I don't think there's any options there besides full sun, from the pic, unless you go back by the tree line, which would be the perfect kind of 'part-shade,' blocking the most harsh mid-day rays, with well above 6 hours of sun total from the east and west. It would be tricky getting just the right spot that's not too shade, still enough sun.

If plants can get enough sun without baking/drying so harshly, much less tap water can be used, which plants don't usually appreciate because of the chemicals. If you have a rainwater catch system, the tap water part is a moot point, but too much baking is just that, stressful for a lot of plants, often resulting in faux wilt. (You've probably seen pics of tomatoes under gauze netting in really hot places.)

Know that you should check for wilt in the mornings since such baking can cause the faux wilt, which can lead one to incorrectly apply more water, causing a problem where there was none, just a coping mechanism when over-baking in harsh rays and/or high temps.

Generally, orienting long, thin beds with the shorter part being the north/south dimension, plants won't shade each other as much. A 4x4 bed sounds less appealing to me than something like 3x6, where I could access every inch w/o stepping into it or leaning so far. Any plant to the north of another plant will get shaded more, so long and thin can be more productive than square shapes. However, something like lettuce that would love the mid-day shade of a taller plant would go well in such a spot.

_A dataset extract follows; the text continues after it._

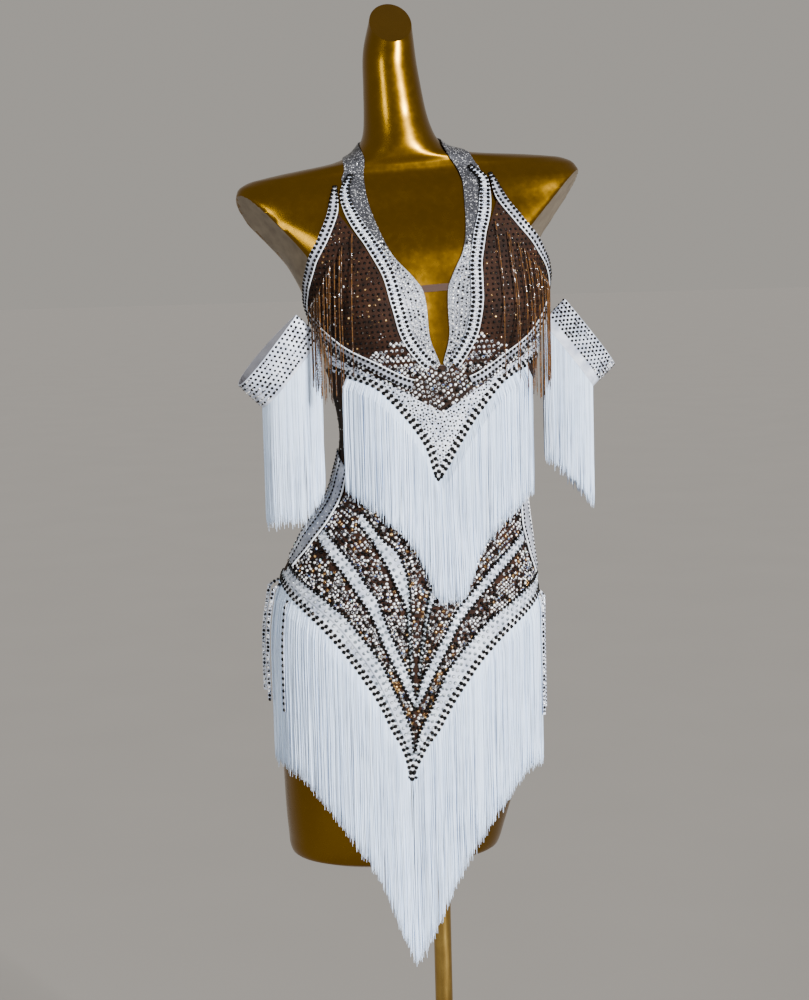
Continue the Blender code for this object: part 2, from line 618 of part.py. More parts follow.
def arm_fringe(side, rim, centre, size):
    """Strands round the lower rim of an armband, straight down, from a strip below the rim."""
    strands = ARM_FRINGE.strands
    rim = np.concatenate([rim, rim[:1]])
    length = travelled(rim)
    pitch = length[-1] / strands
    starts = np.arange(strands) * pitch
    top = along(rim, length, np.sort(np.concatenate([starts, starts + pitch * ARM_FRINGE.strand_share])))
    top[:, 2] -= 2 * CLOTH
    root = top - np.array([0, 0, ARM_FRINGE.strip_height])
    flat = top[:, :2] - centre[:2]
    outwards = flat / np.linalg.norm(flat, axis=1, keepdims=True)
    hem = np.asarray(size.hem, float)
    middles = (root[0::2] + root[1::2]) / 2
    tips = smooth_column(hem[:, 0], hem[:, 1], middles[:, 0])
    fringe(f"arm_fringe_{side}", root, top, tips, ARM_FRINGE, outwards, None, WHITE, closed=True)


def fringes():
    edge_fringe("bodice_fringe", partial(edge_height, BUST_POINT_EDGE), partial(edge_height, BODICE_HEM),
                BODICE_FRINGE_REACH, BODICE_FRINGE, LAYER["top"], CLEARANCE["bodice"], WHITE)
    edge_fringe("skirt_fringe_front", partial(edge_height, HIP_V_EDGE),
                partial(edge_height, SKIRT_FRONT_HEM), (1 - SIDE_SEAM, SIDE_SEAM - 1),
                SKIRT_FRONT_FRINGE, LAYER["top"], CLEARANCE["skirt"], WHITE)
    reach = 179 - SIDE_SEAM
    edge_fringe("skirt_fringe_back", partial(behind, HIP_BACK_EDGE), partial(behind, SKIRT_BACK_HEM),
                (-reach, reach), SKIRT_BACK_FRINGE, LAYER["top"], CLEARANCE["skirt"], WHITE, facing=180.0)
    for side, reach in BEAD_REACH.items():
        edge_fringe(f"bead_fringe_{side}", partial(edge_height, BEAD_START),
                    partial(edge_height, BEAD_ENDS), reach, BEAD_FRINGE, LAYER["band"],
                    CLEARANCE["beads"], AMBER)


for old in list(bpy.data.objects):
    bpy.data.objects.remove(old, do_unlink=True)
dress_collection = bpy.data.collections.new("latin dance dress on dress form")
bpy.context.scene.collection.children.link(dress_collection)
dress_form()
stand()
bodice()
back()
hips()
armbands()
fringes()
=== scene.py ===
import math

import bmesh
import bpy
import numpy as np
from mathutils import Matrix, Vector
from mathutils.kdtree import KDTree


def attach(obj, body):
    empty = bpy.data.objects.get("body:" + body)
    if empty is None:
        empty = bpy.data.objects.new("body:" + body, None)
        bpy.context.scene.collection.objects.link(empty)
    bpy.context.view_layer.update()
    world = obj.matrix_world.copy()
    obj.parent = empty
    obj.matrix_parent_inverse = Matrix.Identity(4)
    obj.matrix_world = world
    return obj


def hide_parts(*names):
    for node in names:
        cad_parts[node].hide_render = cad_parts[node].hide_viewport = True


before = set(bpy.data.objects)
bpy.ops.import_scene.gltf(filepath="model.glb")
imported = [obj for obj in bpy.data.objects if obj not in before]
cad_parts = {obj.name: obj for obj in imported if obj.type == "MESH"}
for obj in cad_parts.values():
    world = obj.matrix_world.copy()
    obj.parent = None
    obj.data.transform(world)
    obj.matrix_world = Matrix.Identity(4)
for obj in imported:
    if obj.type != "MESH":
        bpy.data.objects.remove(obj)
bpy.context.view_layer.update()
mm = 0.001  # every size below is in millimetres, and so is every point until its mesh is made
chance = np.random.default_rng(11)
sides = {"Left": -1, "Right": 1}  # Left is the -X side
print("frame loaded:", len(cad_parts), "nodes")

# The dress form: the same sections as the solid. Angles are degrees from the centre front, and
# +90 is the +X side. Columns: height, centreX, centreY, halfWidth, front, back, tilt, lean, squareness
bodyForm = {
    "sections": [
        (600, -57, 0, 112, 78, 90, 0, 0, 2.3),
        (607, -57, 0, 129, 92, 105, 0, 0, 2.3),
        (627, -55, 0, 134, 97, 110, 0, 0, 2.3),
        (712, -45, 0, 148, 101, 122, -2, 0, 2.3),
        (792, -38, 0, 157, 103, 131, -4, 0, 2.25),
        (865, -36, 0, 160, 103, 130, -4, 0, 2.2),
        (926, -31, 0, 156, 99, 119, -4, 0, 2.2),
        (987, -21, 0, 140, 92, 100, -3, 0, 2.2),
        (1060, -4, 0, 117, 83, 84, 0, 0, 2.2),
        (1121, 4, 0, 113, 85, 84, 1, 0, 2.2),
        (1182, 4, 0, 122, 92, 88, 2, 0, 2.2),
        (1243, 1, 0, 136, 96, 93, 3, 0, 2.2),
        (1292, -2, 0, 146, 96, 96, 3.5, 0, 2.2),
        (1330, -8, 0, 158, 91, 96, 3.5, 0, 2.3),
        (1360, -12, 4, 178, 82, 88, 3.5, 0, 2.5),
        (1390, -16, 8, 200, 66, 70, 3.5, 0, 2.8),
        (1412, -18, 10, 207, 55, 60, 3.5, 0, 3.0),
        (1425, -20, 12, 203, 47, 52, 3.5, 0, 2.8),
        (1433, -21, 13, 190, 44, 48, 3.5, 0, 2.5),
        (1440, -22, 14, 150, 44, 48, 3.5, 0, 2.3),
        (1448, -25, 14, 84, 47, 51, 3.5, 0, 2.2),
        (1458, -28, 14, 56, 48, 50, 3, 0, 2.1),
        (1475, -29, 14, 43, 46, 47, 2, 0, 2.0),
        (1500, -32, 13, 37.5, 41, 43, 1, 0, 2.0),
        (1530, -35, 10, 34.5, 38, 40, 0, 6, 2.0),
        (1570, -38, 5, 31, 34, 36, 0, 24, 2.0),
        (1604, -36, 0, 25, 27, 29, 0, 42, 2.0),
    ],
    "bustRise": 20.0, "bustSpread": 36.0, "bustAcross": 88.0, "bustHeight": 1262.0,
    "rings": 190, "columns": 132, "shoulderRings": (1395, 1460, 2.5),
    # the flat plates of the arms: a place on each and the way it faces, and where they end
    "armPlates": [((-223, 6, 1402), (-0.76, -0.36, -0.54)), ((187, 6, 1425), (0.78, -0.30, -0.55))],
    "plateMiddle": -18, "plateAcross": 90, "plateFoot": 1290, "plateFades": (1312, 36),
    "plateEdge": 0.4, "edgeFades": (1330, 34), "edgeLeans": 9,
}
sectionTable = np.array(bodyForm["sections"], float)
layers = {"ground": 1.0, "tape": 2.1, "top": 2.4, "band": 3.6}  # how far a piece lies off the form
clothWall = 1.0


def smoothColumn(known, values, wanted):
    # monotone cubic through the known points
    known, values = np.asarray(known, float), np.asarray(values, float)
    wanted = np.clip(np.asarray(wanted, float), known[0], known[-1])
    step = np.diff(known)
    slope = np.diff(values) / step
    tangent = np.zeros(len(known))
    tangent[0], tangent[-1] = slope[0], slope[-1]
    for i in range(1, len(known) - 1):
        if slope[i - 1] * slope[i] > 0:
            before, after = 2 * step[i] + step[i - 1], step[i] + 2 * step[i - 1]
            tangent[i] = (before + after) / (before / slope[i - 1] + after / slope[i])
    cell = np.clip(np.searchsorted(known, wanted) - 1, 0, len(step) - 1)
    t = (wanted - known[cell]) / step[cell]
    return (values[cell] * (1 + 2 * t) * (1 - t) ** 2 + step[cell] * tangent[cell] * t * (1 - t) ** 2
            + values[cell + 1] * t * t * (3 - 2 * t) + step[cell] * tangent[cell + 1] * t * t * (t - 1))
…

Gardening in FL is so different than other places, and even within the state, asking this on the FL forum would probably yield the most applicable info. Between the sandy soil underneath and the beds being raised, you may actually need to attempt to retain moisture in your beds. As a wannabe, a few miles from the border, I lurk the FL forum often. There are often discussion there about building nematode-proof beds, something most gardeners don't have to worry about, AFAIK. I want to be ready if I ever get down there... where the gardening has no off season. The awesome thing about raised beds is that they can be watered in times of drought, and won't flood in times of monsoon. I saw parts of this yard under water for the first time in 7 years, very educational!